Vinnie Ream
Melissa Dakakis tells how Vinnie Ream was nearly kicked out of the Capitol for polical interference in the impeachment of Andrew Johnson.
“In 1868, while at work on the plaster model for the Lincoln statue, Ream also became embroiled in the impeachment proceedings against President Andrew Johnson. When Senator Edmund Ross of Kansas, a family friend who lodged at the Ream residence on Capitol Hill, cast the decisive vote against removing Johnson from office, Ream was accused of influencing his vote. Radical Republicans, such as Thaddeus Stevens who had earlier supported her bid for the Lincoln commission, targeted her with an order to evacuate her Capitol studio and to take the unfinished Lincoln statue with her.

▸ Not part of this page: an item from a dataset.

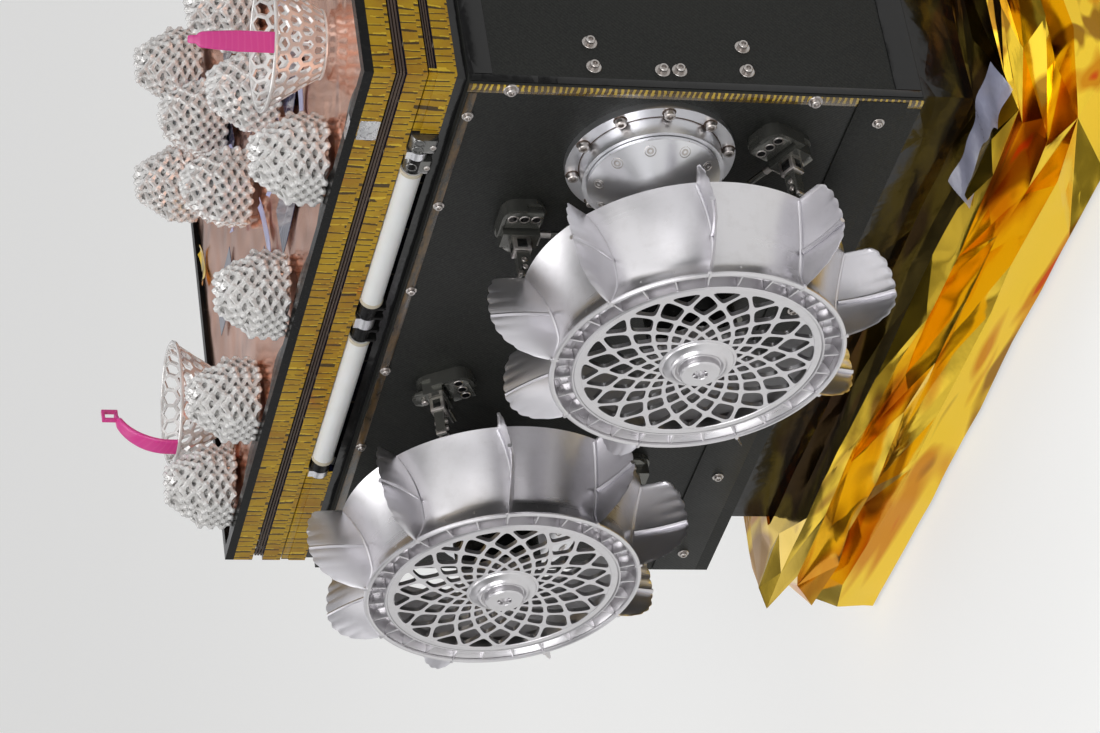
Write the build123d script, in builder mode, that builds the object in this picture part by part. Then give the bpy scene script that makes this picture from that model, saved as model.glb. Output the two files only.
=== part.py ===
"""Small planetary rover, stowed on its separation adapter.

The rover's front is +X, its right side is at -Y and +Z is up. The origin is on the
ground, under the middle of the adapter plate. All sizes are in millimetres.
"""
from build123d import *
from math import atan2, cos, degrees, hypot, radians, sin, tan
import os

os.makedirs("parts", exist_ok=True)

# Body box
body_length = 448.0
body_width = 370.0
body_height = 240.0
body_wall = 6.0
# Separation adapter under the body
base_height = 100.0
adapter_plate_thickness = 6.0
neck_inset_x = 24.0
neck_inset_y = 23.0
neck_wall = 6.0
blanket_overhang_x = 29.0
blanket_overhang_y = 27.0
blanket_top = 62.0
blanket_corner = 30.0
mount_spacing_x = 220.0
mount_spacing_y = 160.0
mount_hole_radius = 3.3
# Shoulders
shoulder_setback = 53.0
hub_z = 234.0
flange_radius = 44.3
flange_thickness = 4.0
flange_flat = 40.5
boss_radius = 37.0
boss_height = 14.0
cone_radius = 34.5
cone_ring = 2.0
cone_tip = 32.0
post_radius = 8.0
turning_gap = 0.4
# Legs, given by the hub-to-wheel distance and the stowed angle above the horizontal
leg_length = 67.0
leg_angle = 24.9
link_start = 40.0
link_thickness = 7.0
link_end_radius = 7.0
drive_radius = 24.0
drive_length = 30.0
shaft_radius = 8.0
shaft_length = 12.0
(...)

Only when Henry Kirke Brown and John Quincy Adams Ward, powerful New York sculptors, intervened on her behalf was she allowed to remain in her workplace.” – Melissa Dakakis.
Dabakis, Melissa. “Sculpting Lincoln: Vinnie Ream, Sarah Fisher Ames, and the Equal Rights Movement.” American Art, vol. 22, no. 1, 2008, pp. 78–101. JSTOR, www.jstor.org/stable/10.1086/587917.